Mayans may not be quite right, but 2012 will still be special

By J Brooks Spector 7 October 2011

After all the bizarre hullabaloo about a dark secret embedded in the Mayan calendar that predicts the imminent end of our world next year, it turns out that there really is something special about 2012. Not quite a cosmic connection, nevertheless in this coming year a majority of the world’s people will have their leadership elected – or selected. By J BROOKS SPECTOR.

Virtually everyone with a radio, television, internet access or a newspaper subscription has already been overwhelmed by news about the upcoming American election. This is the one where incumbent president Barack Obama will face off against either Mitt Romney, Rick Perry, Herman Cain, Michele Bachmann, or – even more improbably – Ron Paul, New Jersey governor Chris Christie or former Alaska governor Sarah Palin.

Russia is due to elect its new president as well. On 4 March 2012, current Prime Minister (and former president) Vladimir Putin of the United Russia Party will face perennial foe Gennady Zyuganov from the Communist Party. This one is much easier to handicap than the American election – this race is almost certain to go Putin’s way.

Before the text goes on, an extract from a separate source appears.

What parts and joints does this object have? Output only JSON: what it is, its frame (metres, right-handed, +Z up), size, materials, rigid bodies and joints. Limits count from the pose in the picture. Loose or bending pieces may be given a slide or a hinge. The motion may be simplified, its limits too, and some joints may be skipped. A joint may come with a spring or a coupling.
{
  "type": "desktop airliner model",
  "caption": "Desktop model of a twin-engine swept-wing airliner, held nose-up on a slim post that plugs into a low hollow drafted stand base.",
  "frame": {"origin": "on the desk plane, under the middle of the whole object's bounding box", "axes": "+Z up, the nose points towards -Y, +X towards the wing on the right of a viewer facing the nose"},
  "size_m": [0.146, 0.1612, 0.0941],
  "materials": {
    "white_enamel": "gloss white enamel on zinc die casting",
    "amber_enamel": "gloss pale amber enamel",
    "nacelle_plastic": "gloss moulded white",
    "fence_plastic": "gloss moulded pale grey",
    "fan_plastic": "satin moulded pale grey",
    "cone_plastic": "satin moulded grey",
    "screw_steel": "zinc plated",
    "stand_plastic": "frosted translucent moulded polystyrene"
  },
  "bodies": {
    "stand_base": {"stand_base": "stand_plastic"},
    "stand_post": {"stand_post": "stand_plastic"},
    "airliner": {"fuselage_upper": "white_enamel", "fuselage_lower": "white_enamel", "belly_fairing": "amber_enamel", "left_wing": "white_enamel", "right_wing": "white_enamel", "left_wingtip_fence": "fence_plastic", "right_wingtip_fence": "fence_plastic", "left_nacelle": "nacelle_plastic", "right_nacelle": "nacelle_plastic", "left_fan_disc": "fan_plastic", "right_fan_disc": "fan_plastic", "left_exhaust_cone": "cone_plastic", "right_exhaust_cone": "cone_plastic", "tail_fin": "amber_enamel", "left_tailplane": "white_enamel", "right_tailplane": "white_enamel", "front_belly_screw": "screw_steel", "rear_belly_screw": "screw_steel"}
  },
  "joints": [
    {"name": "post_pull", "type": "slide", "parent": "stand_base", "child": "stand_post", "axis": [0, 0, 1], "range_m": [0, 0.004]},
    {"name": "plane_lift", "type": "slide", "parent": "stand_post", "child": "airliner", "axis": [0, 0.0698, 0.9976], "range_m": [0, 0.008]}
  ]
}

Then, some time in March or April there will also be an election in Egypt. Here likely candidates include Mohamed El Baradei, the ex-director of the IAEA, and now a leader with the National Association For Change. He will almost certainly be opposed by veteran diplomat Amr Moussa; Abdel Moneim Aboul Fotouh, formerly of the Muslim Brotherhood; Ahmed Shafik, the former commander of the Egyptian Air Force; and perhaps even Omar Suleiman, Hosni Mubarak’s #2 and secret police chief.

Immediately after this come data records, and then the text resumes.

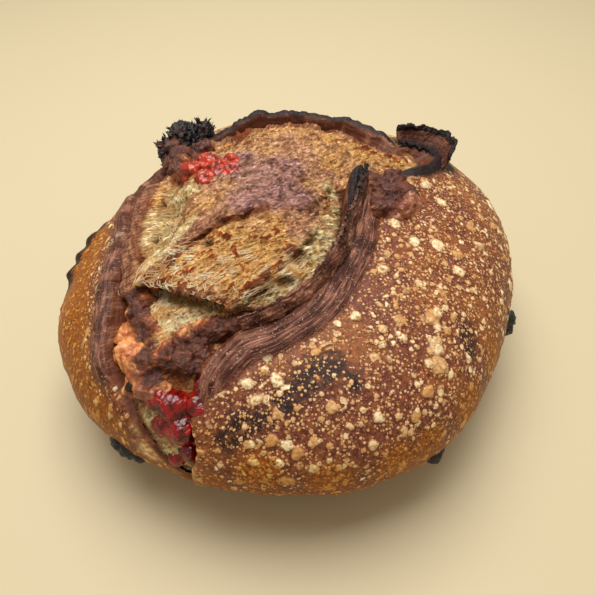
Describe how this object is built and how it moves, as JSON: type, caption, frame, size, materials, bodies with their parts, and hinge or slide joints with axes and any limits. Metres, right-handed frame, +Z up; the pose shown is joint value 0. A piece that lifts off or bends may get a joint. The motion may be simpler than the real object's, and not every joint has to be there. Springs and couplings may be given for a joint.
{
  "type": "sheep cheese cranberry loaf",
  "caption": "Round crusty loaf, burst open along its score, with melted cheese lumps and cranberries in the tear.",
  "frame": {"origin": "middle of the underside of the loaf's box, on the board it rests on", "axes": "+Z up; -Y towards the front corner of the opening, where the cranberries show; +X to the loaf's right side as seen from the front"},
  "size_m": [0.2214, 0.2454, 0.0986],
  "materials": {
    "crust": "baked crust, purple-brown with cream blisters, golden at the base, pale open crumb",
    "cheese": "melted and browned cheese, glossy",
    "charred_cheese": "charred black, rough",
    "cranberry": "burst wet berry, deep red, glossy"
  },
  "bodies": {
    "root": {"loaf": "crust", "cheese_front_left": "cheese", "cheese_front_middle": "cheese", "cheese_back_left": "charred_cheese", "cheese_back_right": "cheese", "cranberry_front": "cranberry", "cranberry_drip": "cranberry", "cranberry_back": "cranberry", "burnt_drip_left": "charred_cheese", "burnt_drip_front": "charred_cheese", "burnt_drip_right": "charred_cheese"}
  },
  "joints": []
}
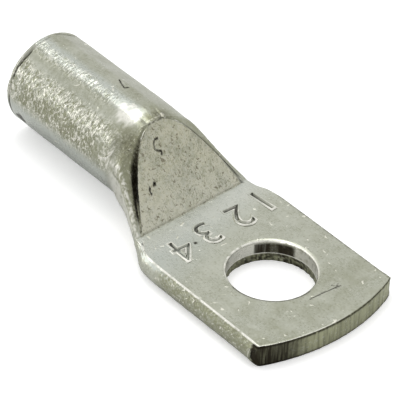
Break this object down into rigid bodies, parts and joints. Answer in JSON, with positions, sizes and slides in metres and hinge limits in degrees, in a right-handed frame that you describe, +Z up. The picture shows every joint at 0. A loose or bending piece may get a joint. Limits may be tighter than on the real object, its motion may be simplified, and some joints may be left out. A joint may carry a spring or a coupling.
{
  "type": "tubular cable lug",
  "caption": "Compression cable lug: a short round wire barrel pressed flat into a palm with a stud hole, with a sloped face between them and a fold down each side.",
  "frame": {"origin": "axis of the stud hole, on the underside of the palm", "axes": "+X along the lug from the barrel's mouth to the palm's tip, +Y across it, +Z up out of the palm's top face"},
  "size_m": [0.0216, 0.0086, 0.005],
  "materials": {
    "tinned_copper": "satin electro-tinned copper, finely wrinkled on the barrel, smooth on the pressed faces, with rough sheared edges"
  },
  "bodies": {
    "root": {"cable_lug": "tinned_copper"}
  },
  "joints": []
}
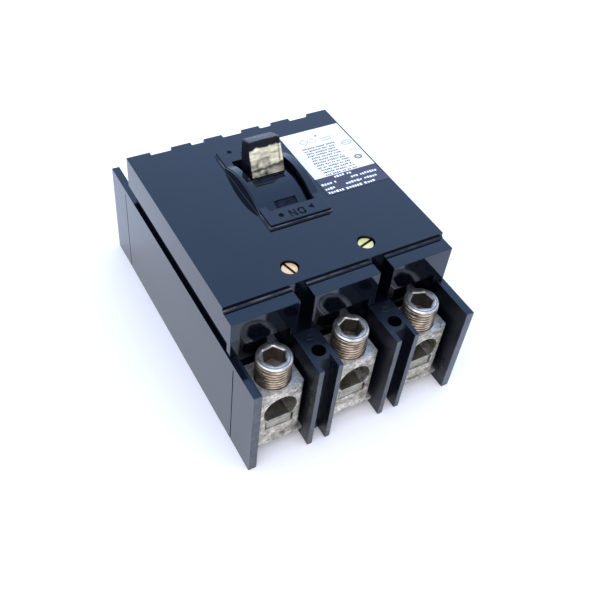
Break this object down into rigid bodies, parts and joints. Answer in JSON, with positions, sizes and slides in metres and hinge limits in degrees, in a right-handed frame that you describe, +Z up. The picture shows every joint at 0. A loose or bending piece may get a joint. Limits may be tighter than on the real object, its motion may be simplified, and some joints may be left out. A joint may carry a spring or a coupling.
{
  "type": "molded case circuit breaker",
  "caption": "Black molded case circuit breaker with toggle handle, box lugs with hex socket screws, and barriers between poles.",
  "frame": {"origin": "centre of the base's underside", "axes": "+X across the poles, -Y towards the line terminals (ON end), +Z up towards the handle"},
  "size_m": [0.1142, 0.1642, 0.097],
  "materials": {
    "case_black": "gloss black moulding",
    "handle_black": "satin black moulding",
    "label_film": "satin film",
    "lug_aluminium": "tumbled satin",
    "lug_screw_steel": "plated, worn",
    "brass_screw": "satin",
    "copper": "bare copper",
    "tinned_copper": "tin plated copper",
    "silver_contact": "satin",
    "plated_steel": "zinc plated",
    "chute_fibre": "fibre board",
    "bar_phenolic": "moulded phenolic"
  },
  "bodies": {
    "case": {"base": "case_black", "cover": "case_black", "cover_screw_left": "brass_screw", "cover_screw_right": "brass_screw", "rating_label": "label_film", "line_lug_1": "lug_aluminium", "line_strap_1": "tinned_copper", "line_lug_2": "lug_aluminium", "line_strap_2": "tinned_copper", "line_lug_3": "lug_aluminium", "line_strap_3": "tinned_copper", "load_lug_1": "lug_aluminium", "load_strap_1": "tinned_copper", "load_lug_2": "lug_aluminium", "load_strap_2": "tinned_copper", "load_lug_3": "lug_aluminium", "load_strap_3": "tinned_copper", "fixed_contact_1": "silver_contact", "arc_chute_1": "chute_fibre", "bimetal_1": "plated_steel", "magnet_yoke_1": "plated_steel", "braid_1": "copper", "fixed_contact_2": "silver_contact", "arc_chute_2": "chute_fibre", "bimetal_2": "plated_steel", "magnet_yoke_2": "plated_steel", "braid_2": "copper", "fixed_contact_3": "silver_contact", "arc_chute_3": "chute_fibre", "bimetal_3": "plated_steel", "magnet_yoke_3": "plated_steel", "braid_3": "copper", "handle_pin_left": "plated_steel", "handle_pin_right": "plated_steel", "mechanism_frame": "plated_steel"},
    "handle_unit": {"handle": "handle_black", "handle_shield": "handle_black", "handle_yoke": "plated_steel", "main_spring_left": "plated_steel", "main_spring_right": "plated_steel"},
    "crossbar_unit": {"crossbar": "bar_phenolic", "contact_arm_1": "copper", "moving_contact_1": "silver_contact", "contact_arm_2": "copper", "moving_contact_2": "silver_contact", "contact_arm_3": "copper", "moving_contact_3": "silver_contact"},
    "cradle_unit": {"cradle": "plated_steel"},
    "upper_link_unit": {"upper_link": "plated_steel"},
    "lower_link_unit": {"lower_link": "plated_steel"},
    "trip_bar_unit": {"trip_bar": "bar_phenolic"},
    "line_lug_screw_1": {"line_lug_screw_1": "lug_screw_steel"},
    "line_lug_screw_2": {"line_lug_screw_2": "lug_screw_steel"},
    "line_lug_screw_3": {"line_lug_screw_3": "lug_screw_steel"},
    "load_lug_screw_1": {"load_lug_screw_1": "lug_screw_steel"},
    "load_lug_screw_2": {"load_lug_screw_2": "lug_screw_steel"},
    "load_lug_screw_3": {"load_lug_screw_3": "lug_screw_steel"}
  },
  "joints": [
    {"name": "handle_swing", "type": "hinge", "parent": "case", "child": "handle_unit", "pos_m": [0, 0.01325, 0.048], "axis": [1, 0, 0], "range_deg": [-4, 36], "deforming": ["main_spring_left", "main_spring_right"]},
    {"name": "crossbar_turn", "type": "hinge", "parent": "case", "child": "crossbar_unit", "pos_m": [0, 0.01, 0.0222], "axis": [1, 0, 0], "range_deg": [-3.4, 29], "deforming": ["braid_1", "braid_2", "braid_3"]},
    {"name": "cradle_turn", "type": "hinge", "parent": "case", "child": "cradle_unit", "pos_m": [0, -0.008, 0.052], "axis": [1, 0, 0], "range_deg": [0, 8]},
    {"name": "upper_link_turn", "type": "hinge", "parent": "cradle_unit", "child": "upper_link_unit", "pos_m": [0, 0.003, 0.054], "axis": [1, 0, 0], "range_deg": [-33.5, 4.5]},
    {"name": "lower_link_turn", "type": "hinge", "parent": "upper_link_unit", "child": "lower_link_unit", "pos_m": [0, 0.0108, 0.0436], "axis": [1, 0, 0], "range_deg": [-6, 47.5]},
    {"name": "trip_bar_turn", "type": "hinge", "parent": "case", "child": "trip_bar_unit", "pos_m": [0, 0.034, 0.044], "axis": [1, 0, 0], "range_deg": [-12, 0], "stiffness_Nm_per_rad": 0.03, "springref_deg": 8.59},
    {"name": "line_lug_screw_1_travel", "type": "slide", "parent": "case", "child": "line_lug_screw_1", "axis": [0, 0, 1], "range_m": [-0.0135, 0]},
    {"name": "line_lug_screw_2_travel", "type": "slide", "parent": "case", "child": "line_lug_screw_2", "axis": [0, 0, 1], "range_m": [-0.0135, 0]},
    {"name": "line_lug_screw_3_travel", "type": "slide", "parent": "case", "child": "line_lug_screw_3", "axis": [0, 0, 1], "range_m": [-0.0135, 0]},
    {"name": "load_lug_screw_1_travel", "type": "slide", "parent": "case", "child": "load_lug_screw_1", "axis": [0, 0, 1], "range_m": [-0.0135, 0]},
    {"name": "load_lug_screw_2_travel", "type": "slide", "parent": "case", "child": "load_lug_screw_2", "axis": [0, 0, 1], "range_m": [-0.0135, 0]},
    {"name": "load_lug_screw_3_travel", "type": "slide", "parent": "case", "child": "load_lug_screw_3", "axis": [0, 0, 1], "range_m": [-0.0135, 0]}
  ],
  "couplings": [
    {"joint": "crossbar_turn", "follows": "handle_swing", "ratio": 0.8},
    {"joint": "upper_link_turn", "follows": "handle_swing", "ratio": -0.904},
    {"joint": "lower_link_turn", "follows": "handle_swing", "ratio": 1.298}
  ]
}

Then in March, the Communist Party of China will select its next president as well. Most analysts say they will almost certainly settle on Xi Jinping, but Li Keqiang is a possible choice as well. Xi is a leader of the so-called “Shanghai Clique” and he has a strong focus on measures to push GDP growth. Li, meanwhile, is usually seen as current president Hu Jintao’s protégé. The winner takes over early in 2013.

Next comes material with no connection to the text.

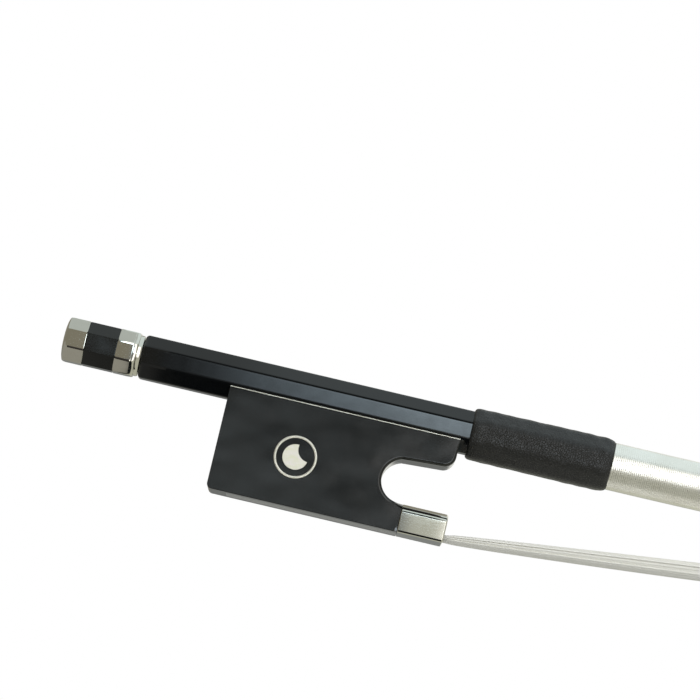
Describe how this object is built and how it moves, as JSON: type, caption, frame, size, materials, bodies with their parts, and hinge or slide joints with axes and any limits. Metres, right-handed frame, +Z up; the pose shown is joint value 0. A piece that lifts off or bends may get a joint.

Then there is the South Korean parliamentary election in April and that country’s presidential election in December as well. Park Geun-Hye is the likely conservative Grand National Party candidate. Besides being a woman – something more than a little unusual for Korean politics – she’s also the daughter of former dictator-president Park Chung-Hee.

Of course we can’t forget the French election, that’s the one where socialist favourite Dominique Strauss-Kahn was supposed to defeat the incumbent Nicolas Sarkozy. Thanks to Kahn’s wandering libido and the Manhattan District Attorney’s office, of course, the French Socialist Party now has to sort out its affairs and select a candidate who can attempt to complete the rout of Sarkozy’s Union for a Popular Movement in the recently concluded French Senate elections. Of course there is also a wild card in French politics in the shape of Le Pen, Marine Le Pen that is, the daughter of Jean-Marie Le Pen from the crypto-fascist, xenophobic National Front.

Then on 1 July, the Mexicans get to pick their president, as well as the Senate and Chamber Of Deputies. Likely candidates now include the National Action Party’s Josefina Vázquez Mota, Enrique Peña Nieto from the Institutional Revolutionary Party, and Marcelo Ebrard from the Party Of The Democratic Revolution – but things could still change.

Then, shifting back to Europe, on 28 October, the Ukrainians go to the polls to select between Viktor Yanukovych from the Party of Regions and Yulia Tymoshenko from the Yulia Tymoshenko Bloc. Of course either candidate may be challenged by “the against everybody” or “I’m just not going to vote at all” concentrations of voters. Tymoshenko may also be in jail.

The other day, the Financial Times called attention to the fact that this electoral cycle marks a once-in-two-decades overlap of a US election and Chinese leadership transitions. Add in all these other elections, as well as the fact that parliamentary majorities in Japan and several other places could always fall in a heartbeat too, and you have a nearly unprecedented potential for some serious leadership change – through the ballot box rather than by bayonet. And moving just beyond 2012, Germany chooses its chancellor a year later – assuming the Mayans are wrong and the world continues to exist.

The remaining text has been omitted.